Of course, this is a position taken out of desperation.  Trump voters cling to a “leader” who steadfastly represents the capitalist interests that are destroying their lives.  It’s collective insanity.

I’m traveling down this sad road to make a point to Democratic voters: when you consider which candidate to support in the upcoming presidential primaries, it’s not sufficient to stop with the notion of who can beat Trump.  Most of the Democratic candidates can beat Trump —  a recent Quinnipiac poll found that all the major candidates beat Trump by 4 to 9 points.  Since Trump is an extreme symptom of America’s dysfunctional economic order, the key question to ask is: which candidate is best prepared to change unfettered capitalism?

Seven candidates have qualified for the December 19th Democratic debate: Biden, Buttigieg, Klobuchar, Sanders, Steyer, Warren and Yang.  Tom Steyer, and Michael Bloomberg who hasn’t qualified for the debate, are billionaires; they have progressive policies on many issues but not on fundamental reform of corporations.  Biden, Buttigieg, and Klobuchar are self-identified “moderates;” none of them advocate elemental reform of corporations.  (Nor does Andrew Yang, although he leans in that direction.)

Both Bernie Sanders and Elizabeth Warren have a lot to say about corporate reform.  Senator Sanders has a long record speaking against giant corporations and monopolies.  “Corporate America doesn’t give one damn about workers.”  He favors measures to increase corporate accountability, to shift the wealth of the economy back into the hands of the workers who create it.  For example, he would, “Give workers an ownership stake in the companies they work for.”  If he became President, there’s no doubt that Bernie Sanders would work for drastic reform of corporations.

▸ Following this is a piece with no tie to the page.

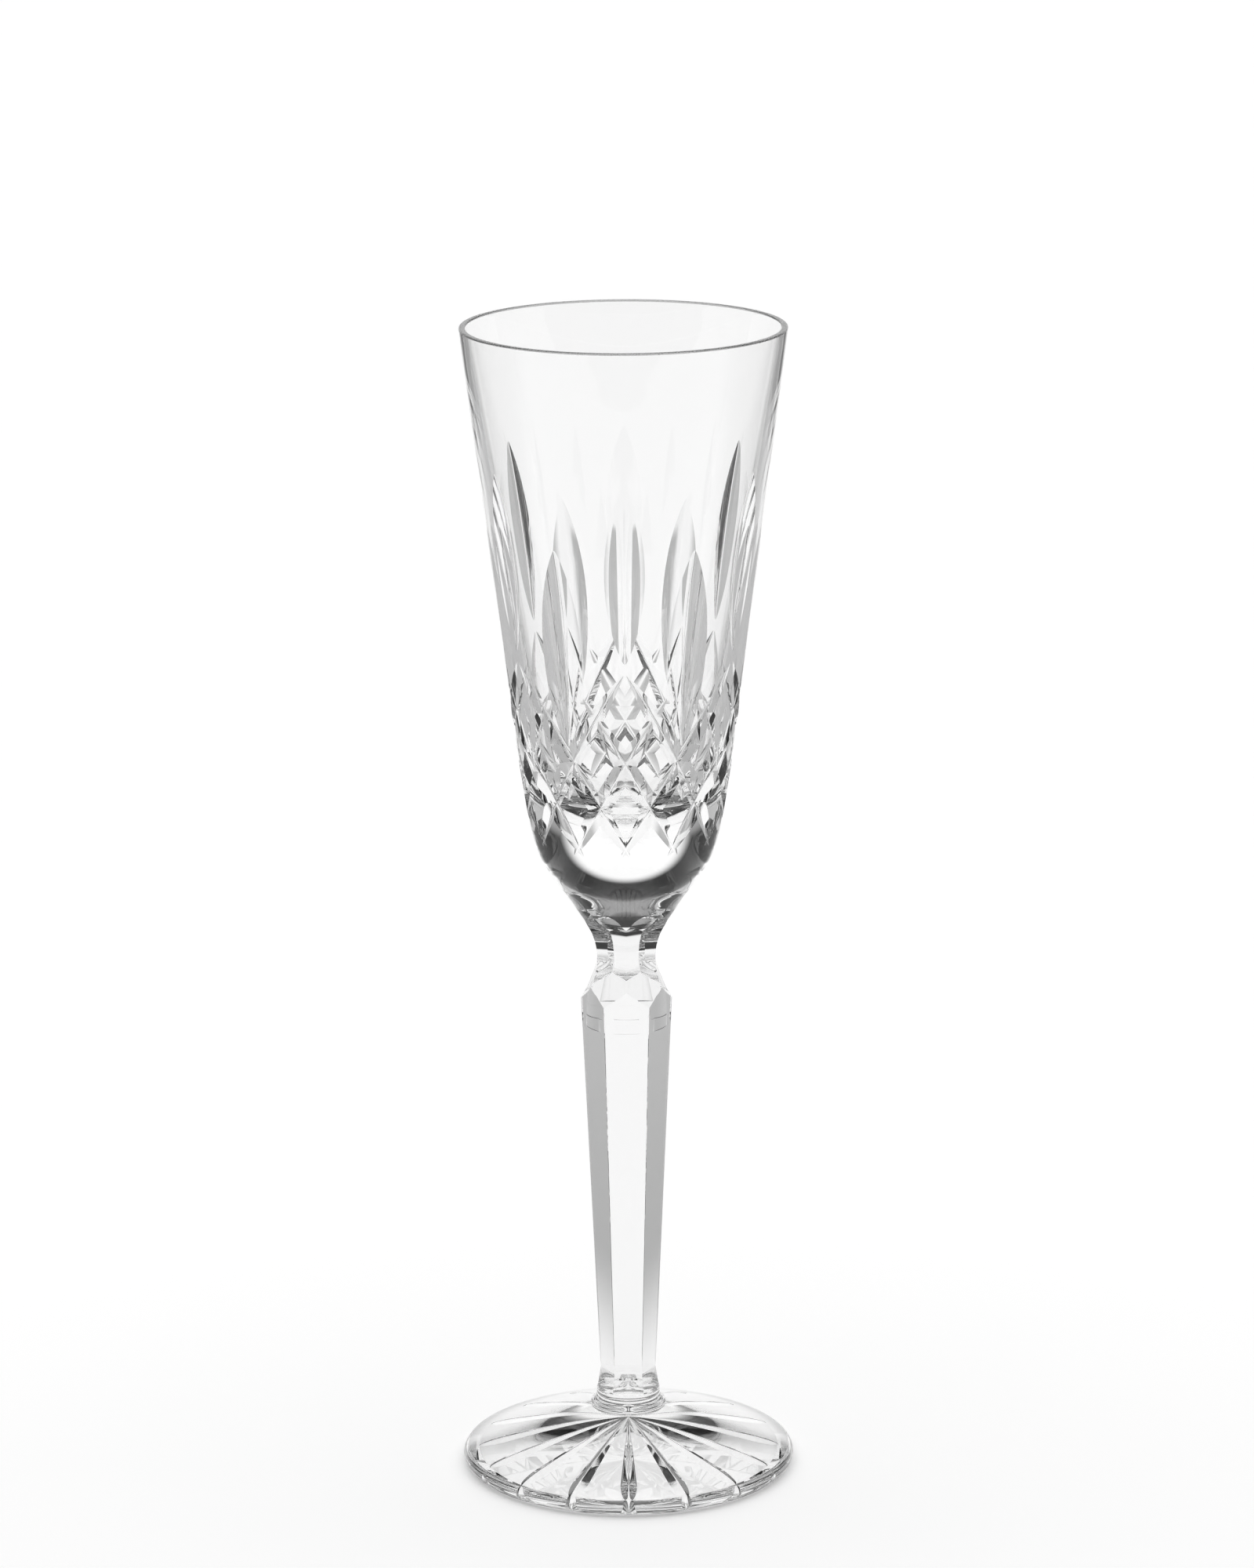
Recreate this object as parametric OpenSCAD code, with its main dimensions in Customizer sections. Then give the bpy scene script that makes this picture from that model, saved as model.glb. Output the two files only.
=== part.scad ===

Nonetheless, the most expansive corporate-reform proposals has been developed by Elizabeth Warren. “We need courage to take on corporate monopoly giants… big, structural change.”  Senator Warren has a lot to say about the problem of unfettered capitalism.  In her position paper, “Empowering Workers through Accountable Capitalism” ( Warren has four key proposals:

“1. Require very large American corporations to obtain a federal charter as a “United States corporation,” which obligates company directors to consider the interests of all corporate stakeholders, not just shareholders.  2. Empower workers at big American corporations to elect no less than 40% of the company’s board member. 3. Remove bad financial incentives by restricting directors and senior executives at big corporations from selling company shares.  And, 4. Ensure corporate political spending reflects the interests of workers: Big American corporations must receive the approval of at least 75% of their shareholders and 75% of their directors before engaging in any political expenditures.”

Capitalism has failed.  We’re entering the end times for giant corporations.  Nonetheless, in 2020, Donald Trump will run as the champion of corporate interests (monopolies, bailouts, corporate welfare, and “pay to play” political influence).

It’s essential to both defeat Trump and to elect a Democratic president who will advocate significant corporate reform.